American investment bank Morgan Stanley said on Wednesday that it had reached a $2.6 billion settlement with the U.S. Department of Justice over claims stemming from the sale of subprime mortgage-backed securities in the run-up to the 2008 financial crisis, according to media reports. The settlement adds to the $130 billion U.S. banks have already shelled out over their role in the worst economic crisis in decades.
The bank said, late on Wednesday, that the $2.6 billion will go to “resolve certain claims” over its sale of residential mortgage-backed securities. On Wednesday, the bank also said that it had increased its legal reserves related to subprime mortgage issues by about $2.8 billion, according to media reports.

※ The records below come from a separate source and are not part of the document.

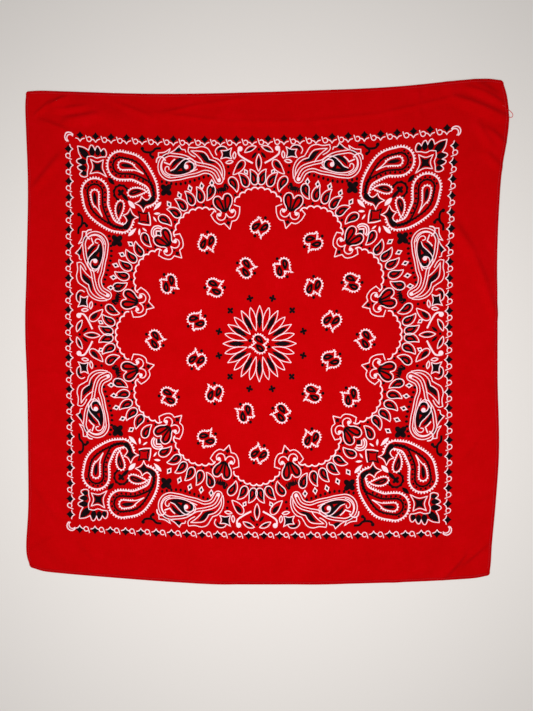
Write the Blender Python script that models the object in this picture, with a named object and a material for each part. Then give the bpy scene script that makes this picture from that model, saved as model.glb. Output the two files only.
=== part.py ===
"""Bandana laid flat: one printed square of cotton and its four turned hems.

Every point of the cloth has a flat place (u, v), measured from the middle of the cut square, u to
the right and v to the top.  lay() turns that place into the point where it lies on the table, and
all five pieces are made through it, so their seams keep their gap.
"""

import math

import bmesh
import bpy
from mathutils import Vector

MM = 0.001

# The finished cloth, laid out flat.
HALF_WIDTH = 274.5 * MM
HALF_LENGTH = 284.0 * MM
HEM_WIDTH = 4.0 * MM
CORNER_ROUND = 3.4 * MM
SEAM_GAP = 0.3 * MM

# Walls: one layer of cloth in the panel, three layers and two stitch rows in a hem.
PANEL_THICKNESS = 1.0 * MM
HEM_THICKNESS = 1.5 * MM

# Sections along and across each piece.  EDGE_FINENESS is the width of a section at the edge, as a
# share of an even one, because the folds run in from the edges.
PANEL_COLUMNS = 44
PANEL_ROWS = 44
HEM_SECTIONS = 52
EDGE_FINENESS = 0.35

# How the whole square lies: its middle sags towards the bottom edge, more so lower down, and its
# right side sits a little higher than its left.
SAG = 10.0 * MM
SAG_GROWTH = 2.5 * MM
RISE = 1.5 * MM
RIGHT_LIFT = 2.0 * MM
CENTRE_SHIFT_X = -2.0 * MM
CENTRE_SHIFT_Y = 3.5 * MM

# Where an edge bows out (push over 0) or in (push under 0).
# edge, middle of the bow along the edge, its half-length, push, how far into the cloth it fades
EDGE_BOWS = (
    ("top", -110 * MM, 95 * MM, -1.5 * MM, 60 * MM),
    ("top", 240 * MM, 60 * MM, 3.5 * MM, 50 * MM),
    ("right", 238 * MM, 42 * MM, 7.5 * MM, 45 * MM),
    ("right", 95 * MM, 70 * MM, -2.5 * MM, 50 * MM),
    ("right", -135 * MM, 65 * MM, 4.0 * MM, 60 * MM),
    ("right", -262 * MM, 40 * MM, -2.5 * MM, 40 * MM),
    ("left", 175 * MM, 75 * MM, -3.0 * MM, 55 * MM),
    ("left", 5 * MM, 50 * MM, 2.0 * MM, 50 * MM),
    ("left", -258 * MM, 35 * MM, 3.5 * MM, 40 * MM),
    ("bottom", -60 * MM, 80 * MM, 1.5 * MM, 60 * MM),
)

# How far each corner is drawn in towards the middle, which blunts it.
# side of u, side of v, draw
CORNER_DRAWS = (
    (-1, 1, 2.2 * MM),
    (1, 1, 3.4 * MM),
    (1, -1, 2.6 * MM),
    (-1, -1, 4.2 * MM),
)
CORNER_REACH = 13 * MM

# The largest creases, as soft ridges from one flat place to another.
# name, start u, start v, end u, end v, half-width, height
CREASES = (
    ("top_left_tuck", -252 * MM, 262 * MM, -216 * MM, 277 * MM, 9 * MM, 2.4 * MM),
    ("top_left_fan_high", -236 * MM, 279 * MM, -128 * MM, 240 * MM, 15 * MM, 2.0 * MM),
    ("top_left_fan_low", -262 * MM, 250 * MM, -196 * MM, 226 * MM, 13 * MM, 1.4 * MM),
    ("top_long_left", -176 * MM, 262 * MM, -52 * MM, 256 * MM, 12 * MM, 1.2 * MM),
    ("top_long_right", -66 * MM, 262 * MM, 58 * MM, 248 * MM, 11 * MM, 1.0 * MM),
    ("top_right_fold", 232 * MM, 284 * MM, 272 * MM, 259 * MM, 9 * MM, 3.0 * MM),
    ("top_right_broad", 212 * MM, 276 * MM, 276 * MM, 244 * MM, 11 * MM, 2.2 * MM),
    ("top_right_small", 204 * MM, 284 * MM, 226 * MM, 268 * MM, 8 * MM, 1.3 * MM),
    ("right_upper", 248 * MM, 236 * MM, 276 * MM, 196 * MM, 9 * MM, 1.6 * MM),
    ("right_diagonal", 238 * MM, 128 * MM, 272 * MM, 32 * MM, 14 * MM, 1.8 * MM),
    ("bottom_right_band", 208 * MM, -282 * MM, 266 * MM, -228 * MM, 16 * MM, 2.2 * MM),
    ("bottom_left_band", -270 * MM, -236 * MM, -212 * MM, -280 * MM, 15 * MM, 1.6 * MM),
    ("left_middle", -274 * MM, 40 * MM, -238 * MM, -24 * MM, 13 * MM, 1.0 * MM),
)


def soft_hill(distance, half_width):
    """Height share of a rounded ridge: (1 - (d/w)^2)^2 inside its half-width, 0 outside."""
    share = min(abs(distance) / half_width, 1.0)
    return (1.0 - share * share) ** 2


def crease_height(u, v):
    """Lift of the cloth off the table: the highest ridge at this flat place."""
    lift = 0.0
    for _name, start_u, start_v, end_u, end_v, half_width, height in CREASES:
        run_u = end_u - start_u
        run_v = end_v - start_v
        length = math.hypot(run_u, run_v)
        along = ((u - start_u) * run_u + (v - start_v) * run_v) / length
        across = ((v - start_v) * run_u - (u - start_u) * run_v) / length
        ridge = soft_hill(across, half_width) * soft_hill(along - length / 2, length / 2)
        lift = max(lift, height * ridge)
    return lift


def lay(u, v):
    """Point on the table of the cloth's flat place (u, v)."""
    across = u / HALF_WIDTH
    sag = SAG - SAG_GROWTH * v / HALF_LENGTH
    x = u + CENTRE_SHIFT_X
    y = v + CENTRE_SHIFT_Y + RISE + RIGHT_LIFT * across - sag * (1.0 - across * across)
    for edge, middle, half_length, push, reach in EDGE_BOWS:
        along = u if edge in ("top", "bottom") else v
        side = 1.0 if edge in ("top", "right") else -1.0
        inward = HALF_LENGTH - side * v if edge in ("top", "bottom") else HALF_WIDTH - side * u
        bow = side * push * math.exp(-((along - middle) / half_length) ** 2 - inward / reach)
        if edge in ("top", "bottom"):
            y += bow
        else:
            x += bow
    for side_u, side_v, draw in CORNER_DRAWS:
        away = math.hypot(HALF_WIDTH - side_u * u, HALF_LENGTH - side_v * v)
        pull = draw * math.exp(-(away / CORNER_REACH) ** 2) * math.sqrt(0.5)
        x -= side_u * pull
        y -= side_v * pull
    return Vector((x, y, crease_height(u, v)))


def graded(place):
    """Place of a section from -1 to 1, with the sections closer together near both ends."""
    return place * (1.0 + 0.5 * (1.0 - EDGE_FINENESS) * (1.0 - place * place))


def corner_drop(from_end):
    """How far a hem's outer edge drops at this distance from its square end: a quarter circle."""
    if from_end >= CORNER_ROUND:
        return 0.0
    return CORNER_ROUND - math.sqrt(CORNER_ROUND ** 2 - (CORNER_ROUND - from_end) ** 2)


def panel_place(across, up):
    """Flat place on the panel, from its two places between -1 and 1."""
    half_u = HALF_WIDTH - HEM_WIDTH - SEAM_GAP
    half_v = HALF_LENGTH - HEM_WIDTH - SEAM_GAP
    return graded(across) * half_u, graded(up) * half_v


def end_hem_place(along, out, side):
    """Flat place on the top (side 1) or bottom (side -1) hem, which run the whole width."""
    u = graded(along) * HALF_WIDTH
    outer = HALF_LENGTH - corner_drop(HALF_WIDTH - abs(u))
    inner = HALF_LENGTH - HEM_WIDTH
    return u, side * (inner + (outer - inner) * (out + 1.0) / 2.0)


def side_hem_place(along, out, side):
    """Flat place on the right (side 1) or left (side -1) hem, which stop at the end hems."""
    v = graded(along) * (HALF_LENGTH - HEM_WIDTH - SEAM_GAP)
    inner = HALF_WIDTH - HEM_WIDTH
    return side * (inner + HEM_WIDTH * (out + 1.0) / 2.0), v


def cotton(name, colour, roughness):
    """Plain woven cotton in one colour."""
    material = bpy.data.materials.new(name)
    material.use_nodes = True
    shader = material.node_tree.nodes["Principled BSDF"]
    shader.inputs["Base Color"].default_value = (*colour, 1.0)
    shader.inputs["Roughness"].default_value = roughness
    shader.inputs["Metallic"].default_value = 0.0
    return material


def cloth_wall(name, columns, rows, place, thickness, material):
    """A wall of cloth: a grid laid on the table by place and lay, and extruded straight up."""
    mesh = bmesh.new()
    bmesh.ops.create_grid(mesh, x_segments=columns, y_segments=rows, size=1.0)
    for corner in mesh.verts:
        u, v = place(corner.co.x, corner.co.y)
        corner.co = lay(u, v)
    wall = bmesh.ops.extrude_face_region(mesh, geom=mesh.faces[:])
    upper = [item for item in wall["geom"] if isinstance(item, bmesh.types.BMVert)]
    bmesh.ops.translate(mesh, verts=upper, vec=(0.0, 0.0, thickness))
    bmesh.ops.recalc_face_normals(mesh, faces=mesh.faces[:])
    data = bpy.data.meshes.new(name)
    mesh.to_mesh(data)
    mesh.free()
    data.materials.append(material)
    piece = bpy.data.objects.new(name, data)
    bpy.context.collection.objects.link(piece)
    return piece


def build_panel():
    """The printed square inside the hems."""
    red = cotton("printed_cotton", (0.58, 0.004, 0.008), 0.85)
    return cloth_wall("cloth_panel", PANEL_COLUMNS, PANEL_ROWS, panel_place, PANEL_THICKNESS, red)


def build_hems():
    """The four turned hems: two over the whole width, and two between them."""
    hem_cotton = cotton("hem_cotton", (0.52, 0.004, 0.008), 0.85)
    runs = (
        ("hem_top", end_hem_place, 1),
        ("hem_bottom", end_hem_place, -1),
        ("hem_right", side_hem_place, 1),
        ("hem_left", side_hem_place, -1),
    )
    for name, hem_place, side in runs:

        def place(along, out, hem_place=hem_place, side=side):
            return hem_place(along, out, side)

        cloth_wall(name, HEM_SECTIONS, 1, place, HEM_THICKNESS, hem_cotton)


def main():
    """Clear the scene and build the five pieces."""
    for leftover in list(bpy.data.objects):
        bpy.data.objects.remove(leftover, do_unlink=True)
    build_panel()
    build_hems()


main()
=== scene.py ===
# %% [markdown]
# # A cotton bandana, laid flat
#
# The real object is one square of thin plain-woven cotton. It is dyed red, printed in black and
# white on its upper face, and its four edges are turned over twice and sewn.
#
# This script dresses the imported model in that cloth: a thin laid panel, four rolled hems with their
# stitches, a loose thread, and the print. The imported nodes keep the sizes, so the script starts by
# loading them.

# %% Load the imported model
import math

import bpy
import numpy as np
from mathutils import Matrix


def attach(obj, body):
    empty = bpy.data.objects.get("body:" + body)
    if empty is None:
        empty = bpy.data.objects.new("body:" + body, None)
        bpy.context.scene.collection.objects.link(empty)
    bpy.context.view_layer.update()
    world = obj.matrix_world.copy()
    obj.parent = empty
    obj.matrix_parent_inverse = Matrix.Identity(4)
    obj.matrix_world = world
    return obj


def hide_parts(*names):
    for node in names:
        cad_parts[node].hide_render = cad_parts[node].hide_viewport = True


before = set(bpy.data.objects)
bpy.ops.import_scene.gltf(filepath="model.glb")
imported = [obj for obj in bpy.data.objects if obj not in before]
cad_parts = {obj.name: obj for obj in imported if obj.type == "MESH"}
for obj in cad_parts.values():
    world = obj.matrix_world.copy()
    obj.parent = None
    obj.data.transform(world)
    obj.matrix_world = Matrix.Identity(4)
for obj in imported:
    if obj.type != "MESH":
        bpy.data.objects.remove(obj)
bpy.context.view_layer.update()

# %% [markdown]
# ## Sizes
#
# Every point of the cloth has a flat place (u, v), measured in metres from the middle of the
# finished square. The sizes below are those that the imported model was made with. The walls are
# thinner here, because real bandana cotton is a fraction of a millimetre thick.

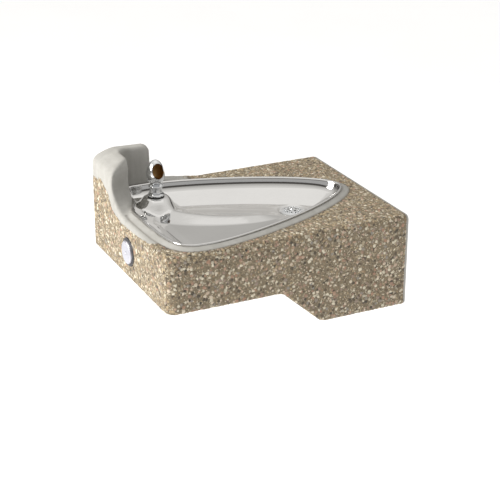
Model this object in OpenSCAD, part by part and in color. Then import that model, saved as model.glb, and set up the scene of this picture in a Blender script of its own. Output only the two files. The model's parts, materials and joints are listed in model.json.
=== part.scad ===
// Wall-hung drinking fountain: concrete body, steel basin, bubbler, push-button valve and waste.
// Millimetres. Origin: centre of the wall bolts on the wall face. +X is the user's right, +Y goes
// into the wall, +Z is up.

/* [Body] */
// Width of the concrete body
body_w = 374; // [330:1:450]
// Projection from the wall to the front face
body_l = 490; // [430:1:590]
// Height of the front part, deck to underside
front_h = 109; // [104:1:140]
// Height at the wall, deck to underside
rear_h = 182; // [168:1:240]
// Distance from the wall to the rear end of the sloped underside
slope_near = 181; // [160:1:200]
// Run of the sloped underside
slope_run = 82; // [40:1:100]
// Thickness of the side, front and rear walls
wall_t = 24; // [18:1:30]
// Thickness of the deck around the basin
deck_t = 22; // [16:1:26]
// Thickness of the underside
floor_t = 20; // [15:1:24]
// Radius of the upright corners
corner_r = 18; // [6:1:30]
// Radius of the deck's front edge
edge_r = 9; // [3:1:12]

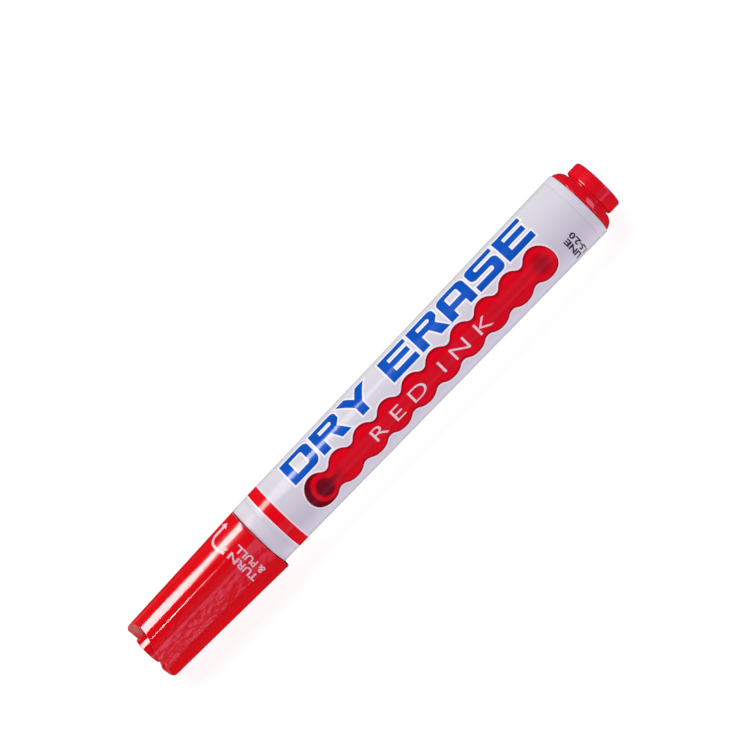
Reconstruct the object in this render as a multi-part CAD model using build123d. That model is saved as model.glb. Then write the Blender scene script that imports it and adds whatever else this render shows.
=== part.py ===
from build123d import *
from math import atan2, cos, sin
import os

os.makedirs("parts", exist_ok=True)

# Whiteboard marker, lying on its side. X runs along the marker, from the cap to the rear plug,
# and a lobe of the cap points up (+Z). While a piece is being made, its axis is the X axis and
# x = 0 is the front rim of the barrel; REST then puts it in the part's own frame.
# All sizes are in millimetres.

# Barrel: a moulded tube, slightly thicker at the rear.
barrel_length = 99.2
barrel_front_radius = 7.78
barrel_rear_radius = 8.55
barrel_wall = 1.40
barrel_edge = 0.30
front_socket_depth = 13.0
rear_socket_depth = 10.0
rib_count = 6
rib_width = 1.0
rib_height_at_front = 0.43

# Printed label: a film in a shallow recess round the barrel.
label_thickness = 0.12
label_front = 3.4
label_rear_margin = 2.2

# Front section: plugs the front of the barrel, holds the nib and carries the cap.
spigot_to_socket_end = 1.0
spigot_wall = 1.30
flange_thickness = 1.5
neck_radius = 5.10
neck_length = 9.6
neck_bead = 0.15
neck_bead_from_rim = 5.0
nose_step = 0.70
nose_tip_wall = 0.90
nose_edge = 0.35
nib_tube_wall = 1.0
nib_tube_behind_rim = 8.0

# Nib: a bullet of bonded fibre, its tail buried in the reservoir.
nib_radius = 2.40
nib_exposed = 7.0
nib_point_radius = 1.0
nib_tail_in_reservoir = 7.4

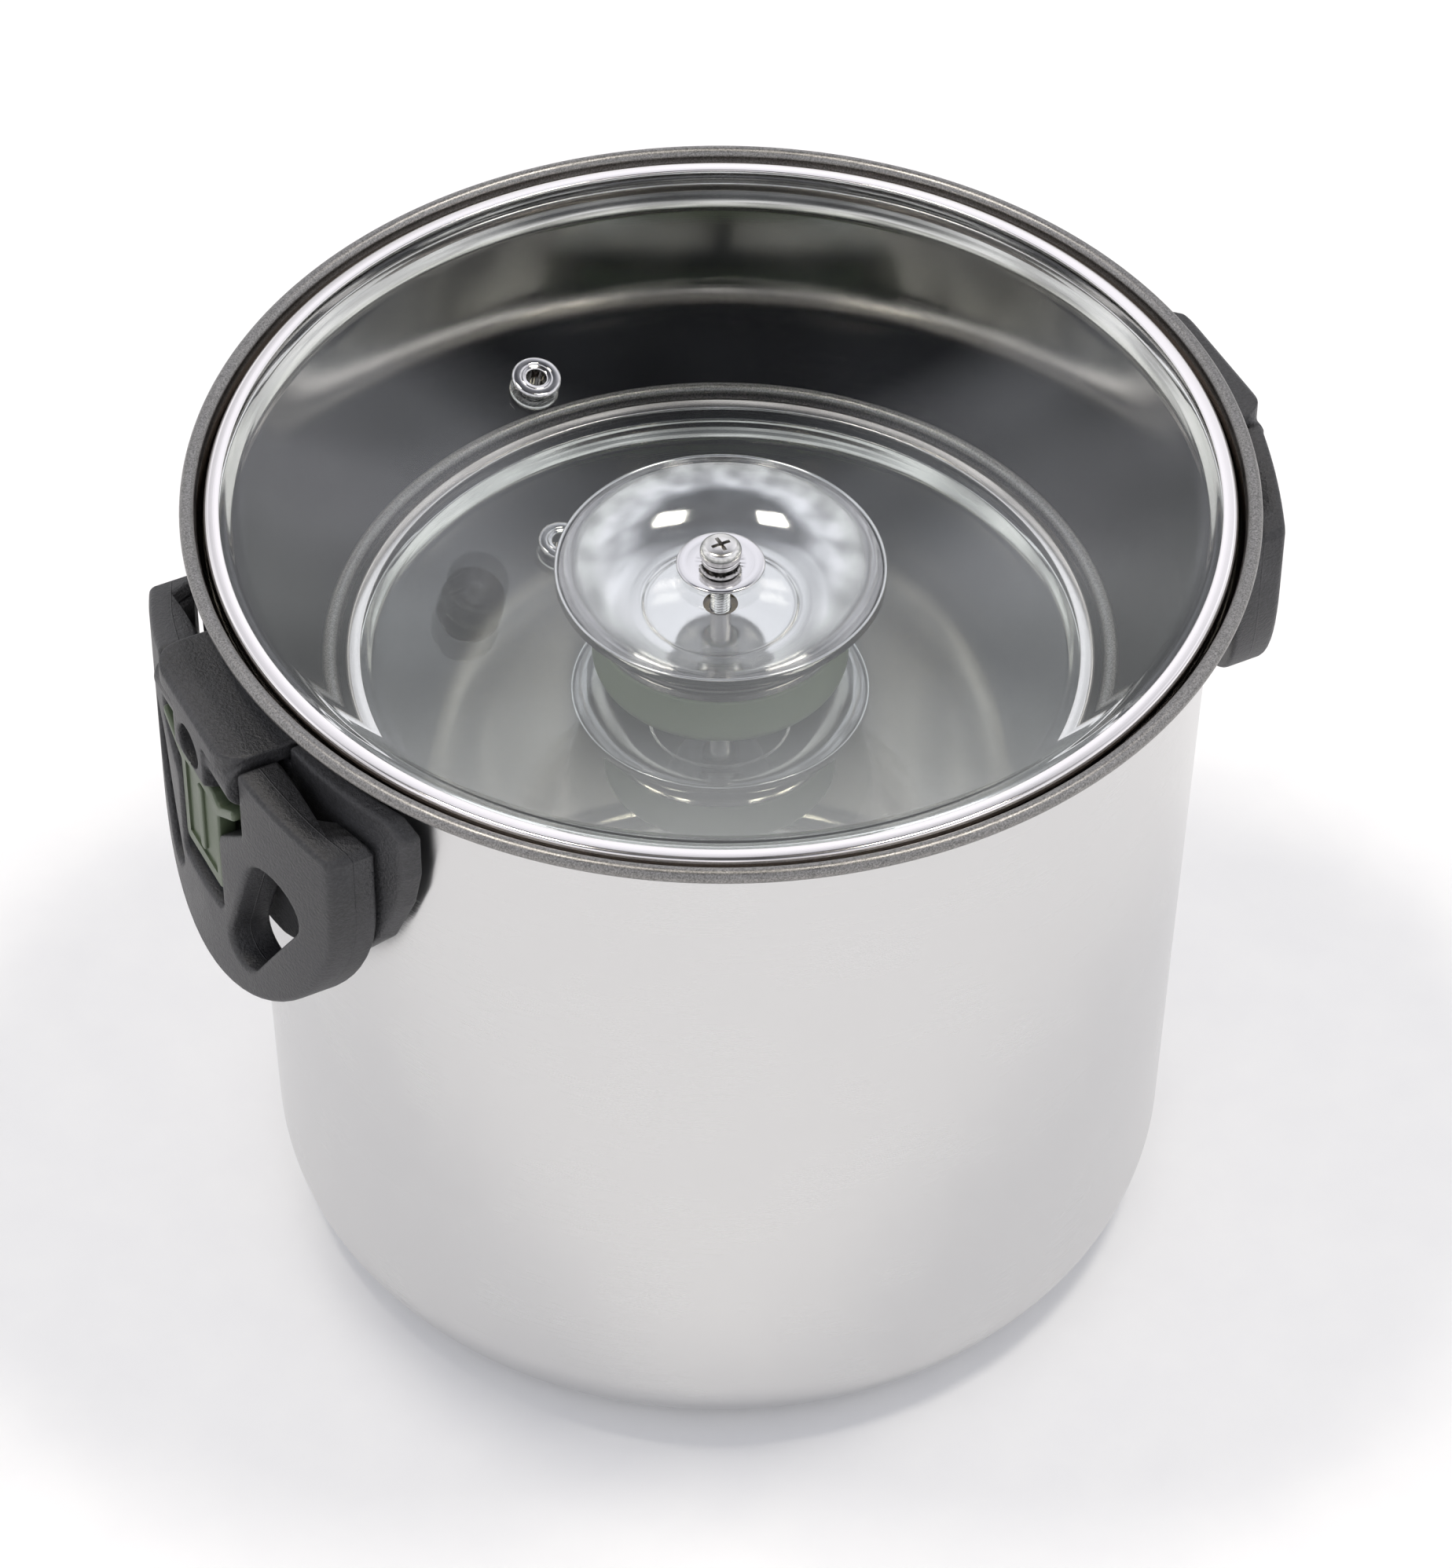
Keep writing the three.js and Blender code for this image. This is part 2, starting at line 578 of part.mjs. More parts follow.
  const mountCross = box(seatX + 2.2, seatX + 6, -2.4, 2.4, screwZ - 0.5, screwZ + 0.5)
    .add(box(seatX + 2.2, seatX + 6, -0.5, 0.5, screwZ - 2.4, screwZ + 2.4));
  const mountScrew = rodAlongX(MOUNT_SCREW_R, plateR + 1.6, seatX + 1, 0, screwZ, 16)
    .add(rodAlongX(MOUNT_HEAD_R, seatX + GAP, seatX + 3.4, 0, screwZ, 20))
    .subtract(mountCross);
  add('mount_screw', mountScrew, 'steel');

  // folding handle: curved D plate with two arms, a latch window and two finger slots
  const half = [
    [armY, topZ - 14.2],
    [HANDLE_HALF_W - 1.5, endZ + 0.6],
    [HANDLE_HALF_W, endZ - 1],
    ...arc(0, 0, 1, 0, 90, 9).slice(0, -1).map(
      ([c, s]) => [HANDLE_HALF_W * c, ovalZ - ovalH * s]),
  ];
  const outline = [...half, [0, topZ - HANDLE_DROP], ...mirrored(half),
    [-armY, topZ - 34], [-LATCH_HALF_W - 0.8, topZ - 42.5], [LATCH_HALF_W + 0.8, topZ - 42.5],
    [armY, topZ - 34]];
  const slot = teardrop(30.2, topZ - 47.5, 8.5, 18.6, topZ - 71.5, 5.5);
  const windowY = LATCH_HALF_W + 0.4;
  const floorZ = topZ - 66;
  const latchWindow = rounded([[-windowY, floorZ, 2], [windowY, floorZ, 2],
    [windowY, topZ - 41, 0], [-windowY, topZ - 41, 0]]);
  const railX0 = HANDLE_FACE_X - 9;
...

The settlement is likely to reduce the bank’s projected profits by 46 percent --cutting its income by $2.7 billion -- according to media reports. The $2.6 billion settlement comes in the form of a cash penalty, The Wall Street Journal reported, citing people familiar with the matter.
Morgan Stanley is the latest bank, after Citigroup, JPMorgan Chase and Bank of America, to pay fines to resolve claims over the sale of financial instruments. The banks were accused of deceiving investors by misrepresenting the quality of home loans, which were packaged into an asset-backed security known as Collateralized Debt Obligation (CDO).